** Start of Stored data **

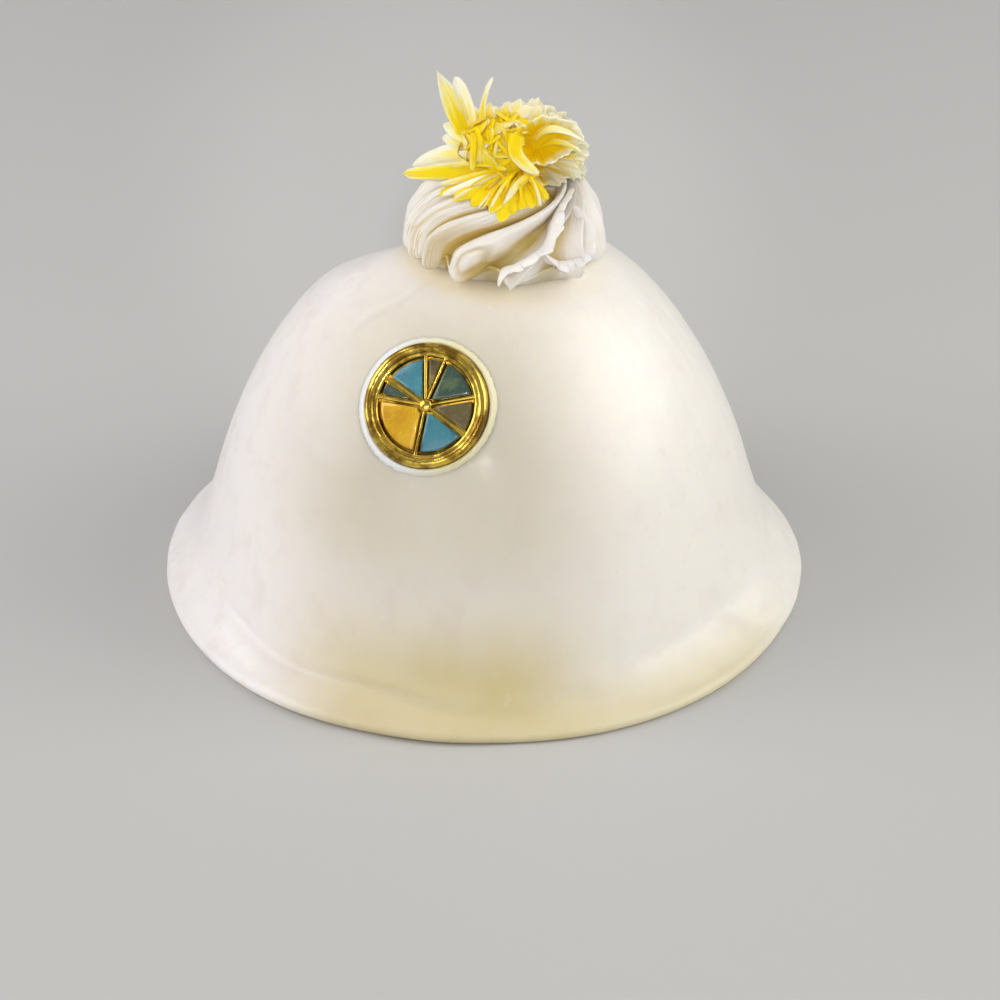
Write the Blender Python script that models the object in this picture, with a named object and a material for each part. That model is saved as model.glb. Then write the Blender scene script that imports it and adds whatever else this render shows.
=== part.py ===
"""Delizia al limone, one serving.

A lemon sponge dome under a smooth cream glaze that runs out into a thin foot. A piped cream
rosette stands on top, a tuft of lemon zest shreds is pressed into the rosette, and a round
gilt badge with coloured panes is set in the front of the glaze.

Metres, +Z up. The origin is the middle of the flat underside, and the badge faces -Y.
"""

import math
import random

import bmesh
import bpy
import numpy as np
from mathutils import Matrix, Vector

MM = 0.001
TURN = 2 * math.pi
UP = Vector((0, 0, 1))

# Clearance kept between pieces that touch on the real cake
GAP = 0.3 * MM

# Glazed dome: a superellipse turned about the upright axis
BODY_RADIUS = 40.2 * MM
BODY_HEIGHT = 51.5 * MM
BODY_POWER_R = 2.72
BODY_POWER_Z = 1.36
DOME_SEGMENTS = 68
DOME_RINGS = 19

# The shoulder behind and to the left has sunk a little
SAG_DEPTH = 4.0 * MM
SAG_X = -10.7 * MM
SAG_Y = 13.0 * MM
SAG_REACH = 6.6 * MM
SAG_TAIL = 0.002

# Foot of the dome, where the glaze has run down and spread
FOOT_SPREAD = 4.8 * MM
FOOT_LIP = 0.75 * MM
FOOT_FADE = 1.4 * MM
SIDE_FADE = 2.2 * MM
LIP_ANGLES = (-90, -45, 0, 50)

# Rosette: a star-nozzle swirl, a little off the dome's axis
ROSETTE_X = 3.1 * MM
ROSETTE_FOOT_HEIGHT = 50.9 * MM
ROSETTE_RINGS = 19
TURN_START = 0.27
TURN_END = 0.78
FOOT_SHARE = 0.3
UNDERSIDE_SHARES = (0.4, 0.8)
UNDERSIDE_DEPTH = 0.6
GROOVE_FADE_RADIUS = 8 * MM
LEAST_OUTWARD = 0.35
DISH_DROP = 0.2 * MM
CREASE_STEPS = (0.36, 0.72)
SHARP_CRESTS = (-80, -42)
HOLLOWS = (-97, -60)

# Zest tuft: its heart, and the solid core that the shreds grow from
TUFT_HEART = Vector((3.4, -0.4, 64.8)) * MM
CORE_RADII = (6.4 * MM, 5.9 * MM, 4.6 * MM)
CORE_LUMPS = 0.14
SHRED_THICKNESS = 0.45 * MM
SHRED_CUP = 0.6 * MM
WAVES = 8.0
CHANNEL_FROM = 2.2 * MM
SHRED_SEED = 11
WELD = 0.02 * MM
FLAT_WITHIN = math.radians(1.5)
LOOSE_SHREDS = 20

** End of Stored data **

Directions.
All lines from the beginning of the material above through the one with "limone, one serving." need to be returned exactly; please return those and only those.

Written answer.
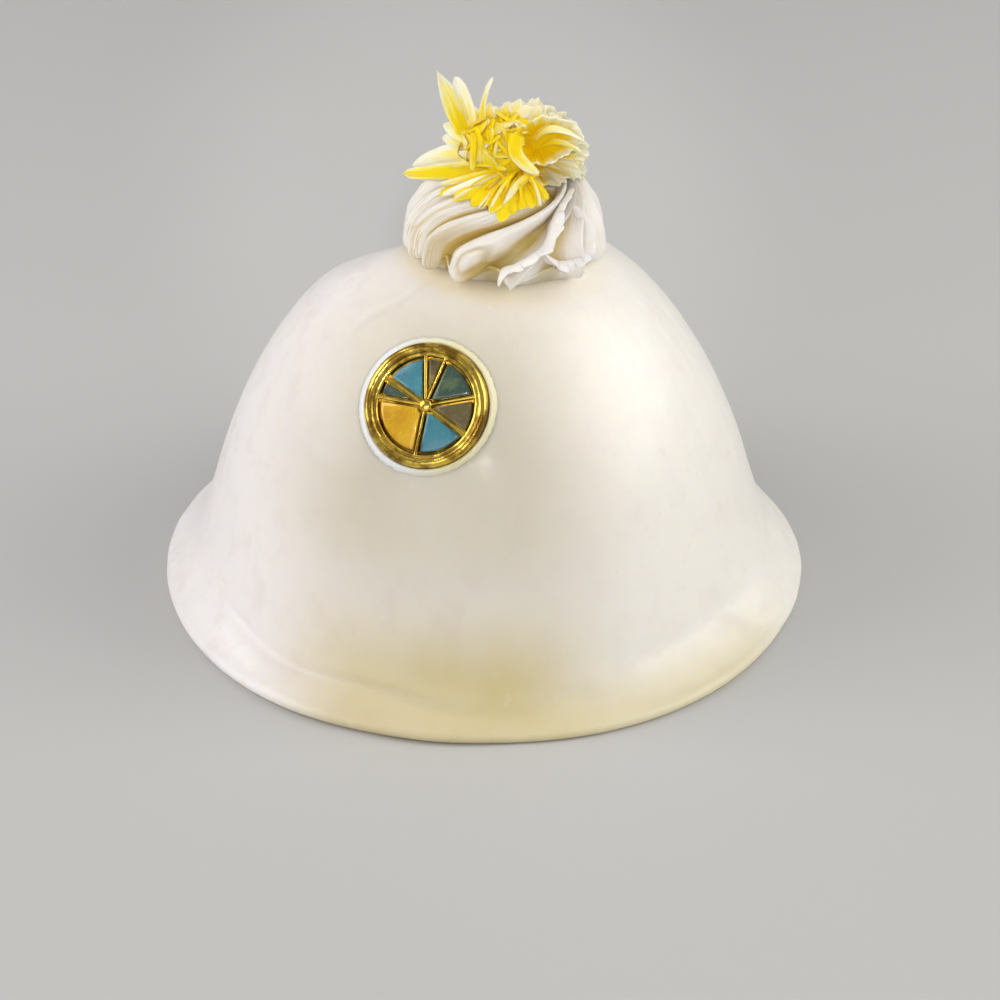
Write the Blender Python script that models the object in this picture, with a named object and a material for each part. That model is saved as model.glb. Then write the Blender scene script that imports it and adds whatever else this render shows.
=== part.py ===
"""Delizia al limone, one serving.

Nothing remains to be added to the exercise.